HOWTO Install the MinGW (GCC) Compiler Suite
Automated Installer
If you are new to MinGW, see the MinGW Getting Started instructions to use the automated GUI or manual CLI (Command Line Interface) installers. What follows below are instructions for a very "manual" download, typically only attempted by more experienced users.
Manual Installation
Before you start this manual installation, read the release notes (at the bottom of the page).
- Determine which files below you need and download them.
- Extract the files into a directory such as C:\MinGW
- Add C:\MinGW\bin; to the PATH environment variable.
You will need a program that can extract .tar.lzma files, such as 7-Zip or one that provides command-line tar and lzma tools. A basic standalone tar program that includes lzma support is available from the MinGW project and is called bsdtar.
You must add C:\MinGW\bin; to your user PATH environment variable manually. You can permanently add C:\MinGW\bin; to your PATH by following the instructions in the "Environment Settings" section on the MinGW Getting Started page.
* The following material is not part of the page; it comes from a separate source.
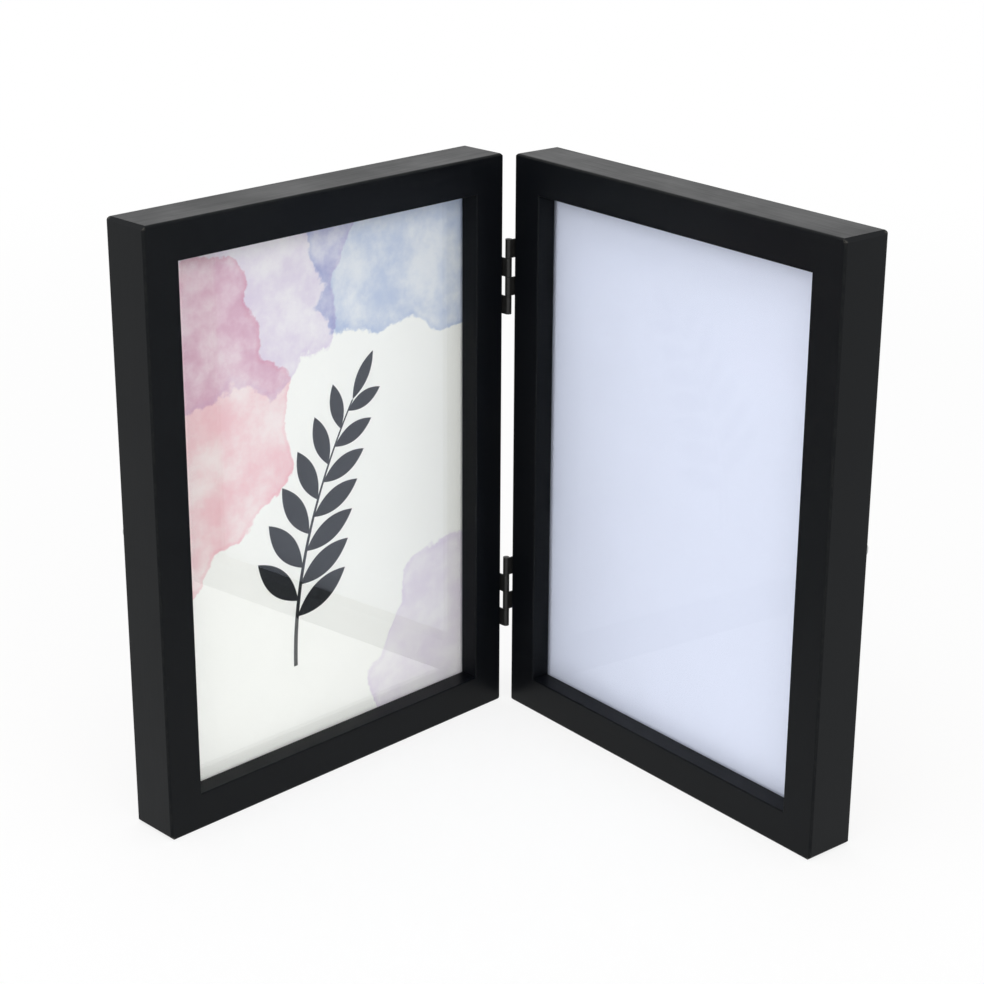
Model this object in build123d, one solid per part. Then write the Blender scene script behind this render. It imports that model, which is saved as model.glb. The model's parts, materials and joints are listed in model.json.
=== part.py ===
from build123d import *
import os

# A double photo frame: two mitred wooden frames joined along one long side by two small butt
# hinges, standing open like a book. Everything is in millimetres, +Z up, and the origin is at the
# bottom centre of the box around the whole object.
#
# Each frame is drawn as a panel seen from the front: x runs across it from the hinge axis, y runs
# up from its foot, and z comes out of its front face, which is the plane z = 0. The left panel is
# the right one mirrored, and stand() turns both about the hinge axis to where they stand.

# Photo that each frame holds, and the wood around it
photo_width = 127.0
photo_height = 177.8
rabbet_play = 0.8  # from the photo's edge to the rabbet
wall_width = 7.0  # wood beside the rabbet
lip_overlap = 5.0  # how far the lip reaches in over the rabbet
lip_depth = 6.7  # front face to the glass
edge_round = 0.8
corner_chamfer = 1.2  # the tips of the mitres, sanded off
sight_round = 0.4  # on the lip's front inner edge

# What lies in the rabbet, from the front to the back
glass_thickness = 2.0
print_play = 0.05  # air between the glass and the print
print_thickness = 0.25
filler_thickness = 5.4
backing_thickness = 3.0
backing_play = 0.5  # from the backing board's edge to the rabbet
backing_recess = 0.1  # from the backing board to the frame's back

# V-nails driven into the back of each mitre
nail_leg = 3.8
nail_thickness = 0.5
nail_depth = 8.0
nail_sink = 0.2

# Butt hinges
half_opening = 42.0  # degrees from the middle plane to each frame's face
hinge_length = 25.4
hinge_from_end = 40.9  # end of the frame to the middle of the hinge
knuckle_count = 4
knuckle_gap = 0.15
barrel_radius = 1.1
leaf_thickness = 0.4
leaf_reach = 12.7  # hinge axis to the leaf's far edge
axis_ahead = 1.4  # hinge axis in front of the frames' faces
notch_clearance = 1.2  # from the barrel to the bottom of the notch for a knuckle
seam_gap = 0.12  # between a knuckle's rolled end and its leaf
pin_clearance = 0.04

# Countersunk screws that hold the leaves
leaf_screw_radius = 0.8
leaf_screw_length = 8.5
leaf_screw_spacing = 15.0
leaf_screw_cover = 2.0  # from the screw's axis to the depth of the glass
leaf_screw_recess = (1.5, 0.35, 0.25)  # length, width and depth of each slot of the cross
screw_clearance = 0.05

# Turn buttons that keep the backing board in, and the cheese head screws that they turn on
button_thickness = 0.8
button_width = 5.4
button_reach = 11.0  # screw's axis to the tip
button_tip = 2.6  # length of the turned-up tip
button_lift = 0.7  # how far the tip is turned up
button_play = 0.1  # below the button and above it
button_bore_clearance = 0.06
button_screw_radius = 1.0
button_screw_head_radius = 1.8
button_screw_head_height = 1.0
button_screw_grip = 8.0  # length in the wood
button_screw_recess = (2.4, 0.5, 0.6)

# Worked out from the sizes above
face_width = wall_width + lip_overlap
rabbet_width = photo_width + 2 * rabbet_play
rabbet_height = photo_height + 2 * rabbet_play
sight_width = rabbet_width - 2 * lip_overlap
sight_height = rabbet_height - 2 * lip_overlap
frame_width = rabbet_width + 2 * wall_width
frame_height = rabbet_height + 2 * wall_width
frame_start = barrel_radius  # a leaf between the frame and the barrel is flush with the barrel
middle_x = frame_start + frame_width / 2
middle_y = frame_height / 2
print_front = lip_depth + glass_thickness + print_play
filler_front = print_front + print_thickness
backing_front = filler_front + filler_thickness
moulding_depth = backing_front + backing_thickness + backing_recess
knuckle_pitch = hinge_length / knuckle_count
notch_reach = barrel_radius + notch_clearance
pin_hole_radius = barrel_radius - leaf_thickness
leaf_screw_head_radius = leaf_screw_radius + leaf_thickness  # a 45 degree head as deep as the leaf
hinge_heights = {"lower": hinge_from_end, "upper": frame_height - hinge_from_end}
sides = {"left": -1, "right": 1}


def stand(side):
    """Where a panel stands with the hinge axis as Z: side is -1 on the left, 1 on the right."""
    panel = Plane((0, axis_ahead, 0), x_dir=(1, 0, 0), z_dir=(0, -1, 0))
    return Rot(0, 0, -side * (90 - half_opening)) * panel.location


def slab(width, height, bottom, front, thickness):
    """A flat block across the middle of the panel, from a height up and from a depth back."""
    outline = Pos(middle_x, bottom + height / 2, -front) * Rectangle(width, height)
    return extrude(outline, -thickness)


# Wooden mouldings


def moulding_ring():
    """The four mouldings as one ring, rabbeted and rounded, before it is cut at the mitres."""
    block = slab(frame_width, frame_height, 0, 0, moulding_depth)
    faces = block.faces().sort_by(Axis.Z)
    block = fillet(faces[0].edges() + faces[-1].edges(), edge_round)
    outline = chamfer(Rectangle(frame_width, frame_height).vertices(), corner_chamfer)
    block &= extrude(Pos(middle_x, middle_y, 0) * outline, -moulding_depth)
    ring = block - slab(sight_width, sight_height, face_width, 0, moulding_depth)
    front = ring.faces().sort_by(Axis.Z)[-1]
    ring = fillet(front.inner_wires()[0].edges(), sight_round)
    return ring - slab(rabbet_width, rabbet_height, wall_width, lip_depth, moulding_depth)


def mitre_block(first, second):
    """A block over one side of the panel, from corner to corner, its ends on the mitres.

    A corner is the signs of its x and y: (1, -1) is the lower one away from the hinge.
    """

    def point(corner, inset):
        x = corner[0] * (frame_width / 2 - inset)
        y = corner[1] * (frame_height / 2 - inset)
        return (x, y)

    reach = 2 * face_width
    outline = Polyline(
        point(first, 0), point(second, 0), point(second, reach), point(first, reach), close=True
    )
    face = Pos(middle_x, middle_y, 0) * make_face(outline)
    return extrude(face, moulding_depth, both=True)


def corner_nails():
    """The four V-nails of a frame, each with one leg in either moulding of its mitre."""
    legs = Rectangle(nail_leg, nail_thickness, align=(Align.MIN, Align.MIN))
    legs += Rectangle(nail_thickness, nail_leg, align=(Align.MIN, Align.MIN))
    inset = (wall_width - nail_leg) / 2
    nails = []
    for quarter, (x_sign, y_sign) in enumerate(((-1, -1), (1, -1), (1, 1), (-1, 1))):
        x = middle_x + x_sign * (frame_width / 2 - inset)
        y = middle_y + y_sign * (frame_height / 2 - inset)
        place = Pos(x, y, nail_sink - moulding_depth) * Rot(0, 0, 90 * quarter)
        nails.append(extrude(place * legs, nail_depth))
    return nails


# Screws


def cross_recess(size):
    """Two crossed slots, cut down from z = 0."""
    length, width, depth = size
    return Pos(0, 0, -depth / 2) * (Box(length, width, depth) + Box(width, length, depth))


def pilot_hole(radius, length):
    """A plain hole in the wood along -z from z = 0, with clearance around a screw."""
    depth = length + screw_clearance
    return Pos(0, 0, -depth / 2) * Cylinder(radius + screw_clearance, depth)


def leaf_screw_form(clearance=0.0):
    """The outside of a countersunk screw along -z, its head's face at z = 0."""
    head = leaf_screw_head_radius + clearance
    radius = leaf_screw_radius + clearance
    end = leaf_screw_length + clearance
    profile = Polyline(
        (0, 0), (head, 0), (radius, radius - head), (radius, -end), (0, -end), close=True
    )
    return revolve(Plane.XZ * make_face(profile), Axis.Z)


def leaf_screw():
    return leaf_screw_form() - cross_recess(leaf_screw_recess)


def leaf_screw_places(height):
    """Where one hinge's screws go into the side of the stile, from its leaf's outer face."""
    for y in (-leaf_screw_spacing / 2, leaf_screw_spacing / 2):
        origin = (frame_start - leaf_thickness, height + y, leaf_screw_cover - lip_depth)
        yield Plane(origin, x_dir=(0, 1, 0), z_dir=(-1, 0, 0)).location


def button_screw_end():
    """From the underside of a button screw's head to its end."""
    return button_screw_grip + 2 * button_play + button_thickness


def button_screw():
    """A cheese head screw along -z, the underside of its head at z = 0."""
    top, rim = button_screw_head_height, button_screw_head_radius
    radius, end = button_screw_radius, button_screw_end()
    profile = Polyline(
        (0, top), (rim, top), (rim, 0), (radius, 0), (radius, -end), (0, -end), close=True
    )
    screw = revolve(Plane.XZ * make_face(profile), Axis.Z)
    return screw - Pos(0, 0, top) * cross_recess(button_screw_recess)


# Turn buttons


def turn_button():
    """A stamped button: it turns about z, and its tongue points along +x with a turned-up tip."""
    heel = button_width / 2
    bend = button_reach - button_tip
    top = button_lift + button_thickness
    side_view = Polyline(
        (-heel, 0),
        (bend, 0),
        (button_reach, button_lift),
        (button_reach, top),
        (bend, button_thickness),
        (-heel, button_thickness),
        close=True,
    )
    strip = extrude(Plane.XZ * make_face(side_view), heel, both=True)
    outline = Pos((button_reach - heel) / 2, 0, 0) * SlotOverall(button_reach + heel, button_width)
    bore = Cylinder(button_screw_radius + button_bore_clearance, 2 * top)
    return (strip & extrude(outline, top)) - bore


def button_places():
    """Each turn button's name and its place, halfway up a stile on the back of a panel."""
    across = {
        "inner": (frame_start + wall_width / 2, 1),
        "outer": (frame_start + frame_width - wall_width / 2, -1),
    }
    for name, (x, inwards) in across.items():
        origin = (x, middle_y, -moulding_depth - button_play)
        place = Plane(origin, x_dir=(inwards, 0, 0), z_dir=(0, 0, -1))
        yield name, place.location


def button_screw_places():
    for _, place in button_places():
        yield place * Pos(0, 0, button_thickness + button_play)


# Hinges


def knuckle_section():
    """A knuckle seen down the barrel: an open curl, and the strap that joins it to its leaf."""
    curl = Circle(barrel_radius) - Circle(pin_hole_radius)
    seam = Rectangle(seam_gap, barrel_radius, align=(Align.MAX, Align.MAX))
    strap = Rectangle(leaf_thickness, notch_reach, align=(Align.MIN, Align.MAX))
    return curl - Pos(pin_hole_radius, 0) * seam + Pos(pin_hole_radius, 0) * strap


def hinge_leaf(side, height):
    """A leaf with its rolled knuckles, on the right panel: side is the one that it belongs to.

    The knuckles take turns down the barrel, with the right leaf's at the top. Where the other
    leaf has a knuckle, this one is notched back out of the gap between the frames.
    """
    outline = Rectangle(hinge_length, leaf_reach - notch_reach, align=(Align.CENTER, Align.MAX))
    origin = (frame_start - leaf_thickness, height, axis_ahead - notch_reach)
    plate = Plane(origin, x_dir=(0, 1, 0), z_dir=(1, 0, 0))
    leaf = extrude(plate * outline, leaf_thickness)
    section = knuckle_section()
    first = 0 if side == 1 else 1
    for index in range(first, knuckle_count, 2):
        top = height + hinge_length / 2 - index * knuckle_pitch - knuckle_gap / 2
        level = Plane((0, top, axis_ahead), x_dir=(1, 0, 0), z_dir=(0, -1, 0))
        leaf += extrude(level * section, knuckle_pitch - knuckle_gap)
    for place in leaf_screw_places(height):
        leaf -= place * leaf_screw_form(screw_clearance)
    return leaf


def hinge_pin(height):
    """The pin of one hinge, which stands on the hinge axis."""
    return Pos(0, 0, height) * Cylinder(pin_hole_radius - pin_clearance, hinge_length)


# One finished panel and the whole object


def mouldings():
    """The four mouldings of a panel, with their holes for nails and screws."""
    ring = moulding_ring()
    for nail in corner_nails():
        ring -= nail
    for height in hinge_heights.values():
        for place in leaf_screw_places(height):
            ring -= place * pilot_hole(leaf_screw_radius, leaf_screw_length)
    for place in button_screw_places():
        ring -= place * pilot_hole(button_screw_radius, button_screw_end())
    return {
        "top_rail": ring & mitre_block((1, 1), (-1, 1)),
        "bottom_rail": ring & mitre_block((-1, -1), (1, -1)),
        "hinge_stile": ring & mitre_block((-1, 1), (-1, -1)),
        "outer_stile": ring & mitre_block((1, -1), (1, 1)),
    }


def sheets():
    """The sheets that stand in the rabbet."""
    board_width = rabbet_width - 2 * backing_play
    board_height = rabbet_height - 2 * backing_play
    photo = (photo_width, photo_height, wall_width)
    board = (board_width, board_height, wall_width)
    return {
        "glass": slab(*photo, lip_depth, glass_thickness),
        "print": slab(*photo, print_front, print_thickness),
        "filler_pad": slab(*photo, filler_front, filler_thickness),
        "backing_board": slab(*board, backing_front, backing_thickness),
    }


def panel(side):
    """Every piece of a panel by name, drawn on the right: side is the one that it belongs to."""
    pieces = mouldings() | sheets()
    pieces["corner_nails"] = Compound(children=corner_nails())
    for name, place in button_places():
        pieces[f"{name}_turn_button"] = place * turn_button()
    screws = [place * button_screw() for place in button_screw_places()]
    pieces["button_screws"] = Compound(children=screws)
    screws = []
    for row, height in hinge_heights.items():
        pieces[f"{row}_hinge_leaf"] = hinge_leaf(side, height)
        screws += [place * leaf_screw() for place in leaf_screw_places(height)]
    pieces["leaf_screws"] = Compound(children=screws)
    return pieces


def whole_object():
    """Every node by name, where it stands, with the hinge axis as Z."""
    nodes = {f"{row}_hinge_pin": hinge_pin(height) for row, height in hinge_heights.items()}
    for word, side in sides.items():
        for name, shape in panel(side).items():
            if side == -1:
                shape = mirror(shape, about=Plane.YZ)
            nodes[f"{word}_{name}"] = stand(side) * shape
    return nodes


nodes = whole_object()
boxes = [shape.bounding_box() for shape in nodes.values()]
depth_middle = (min(box.min.Y for box in boxes) + max(box.max.Y for box in boxes)) / 2
centred = Pos(0, -depth_middle, 0)
os.makedirs("parts", exist_ok=True)
for name, shape in nodes.items():
    export_step(centred * shape, f"parts/{name}.step")

print(f"frame {frame_width:.1f} x {frame_height:.1f} x {moulding_depth:.1f} mm")
print(f"hinge axis at y = {-depth_middle:.4f} mm")
for word, side in sides.items():
    for name, place in button_places():
        spot = place.position
        turns_at = centred * stand(side) * Pos(side * spot.X, spot.Y, spot.Z)
        print(word, name, [round(value, 4) for value in turns_at.position])
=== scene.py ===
import json
from math import atan2, cos, pi, radians, sin

import bpy
from mathutils import Matrix, Vector

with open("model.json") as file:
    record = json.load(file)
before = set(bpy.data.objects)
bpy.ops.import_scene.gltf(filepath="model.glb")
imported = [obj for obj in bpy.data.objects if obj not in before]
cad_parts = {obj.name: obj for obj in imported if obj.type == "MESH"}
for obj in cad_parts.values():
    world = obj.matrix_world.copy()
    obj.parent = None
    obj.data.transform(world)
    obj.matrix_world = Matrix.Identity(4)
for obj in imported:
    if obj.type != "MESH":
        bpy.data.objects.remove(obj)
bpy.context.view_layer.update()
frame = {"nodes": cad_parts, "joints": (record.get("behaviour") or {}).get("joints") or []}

# Blender works in metres. Patterns on the object are written in millimetres, in the panel
# coordinates that panel_point gives. Colours are written as they are read off a picture, from 0
# to 255, and srgb makes them linear.
MM = 0.001

# The frames, as the CAD model has them
HALF_OPENING = 42  # degrees from the middle plane to each frame's face
FRAME_START = 1.1  # hinge axis to the frame's side
FRAME_WIDTH = 142.6
FRAME_HEIGHT = 193.4
FRAME_DEPTH = 17.5
AXIS_AHEAD = 1.4  # hinge axis in front of the frames' faces
RABBET_BOTTOM = 7.0
SHEET_HEIGHT = 177.8
SIDES = {"left": -1, "right": 1}
HINGE_FOOT = next(joint["pos_m"] for joint in frame["joints"] if joint["name"] == "fold")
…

The resulting C:\MinGW subtree is fully relocatable which means that you can have multiple installations or versions of the MinGW suite. You can potentially have installations such as:
C:\MinGW-3.4.5
C:\MinGW-4.8.1
etc.
Switching between these is merely a matter of renaming any particular directory to C:\MinGW.
Files To Get
Download at least the following (or newer) packages from the MinGW Download Page. Where two or more component packages are indicated, you need both / all of them.
- binutils (bin)
- mingw-runtime (dev and dll)
- w32api
- Required runtime libraries for GCC:
- gcc-core (bin and dev and dll)
The above are the minimum requirements for a working C Language compiler using the MinGW GCC toolchain. The support libraries (mpc, mpfr, and gmp) provide also "dev" packages, but those are only needed if you want to link your program against those libraries. (You do need the "dev" package for pthreads, since link commands that use -pthread need to link against this library.) Likewise, the binutils package provides a "dev" package that includes libraries, such as libiberty.a and libbfd.a, and the corresponding headers; you may wish to install those if you want to develop programs that are linked against those libraries. If you don't find the linker scripts in the binutils "bin" package, they might be in the "dev" package.
You can also add one or more of the following optional compilers or tools. For each you choose to install, you need all three of the bin, the dev and the dll component packages:
- gcc-c++ (bin and dev and dll) for C++
- gcc-objc (bin and dev and dll) for Objective C
- gcc-fortran (bin and dev and dll) for Fortran 90/95
- gcc-java (not yet available) for Java
- gcc-ada (bin and dev and dll) for Ada
Note that the GCC versions of these files must match the GCC version of the gcc-core installed.
You can also add the following additional utilities:
- mingw-gdb and libexpat for debugger
- mingw32-make for make
- mingw-utils for MinGW Utilities
- msysDTK for Unix-style developer toolkit
- MSYS for Unix-style commands and shell. (See the MSYS page for installation instructions.)
You may also want the following features:
- translations of gcc, binutils, gdb, and make messages into languages other than English
- documentation for gcc-core, gcc-c++, and gcc-fortran
Getting Updates or Making Changes
Updating a single package (e.g. when there is a new version of w32api) can be done by extracting the new version to C:\MinGW to overwrite the older version. This manual update also works with an initial automated install.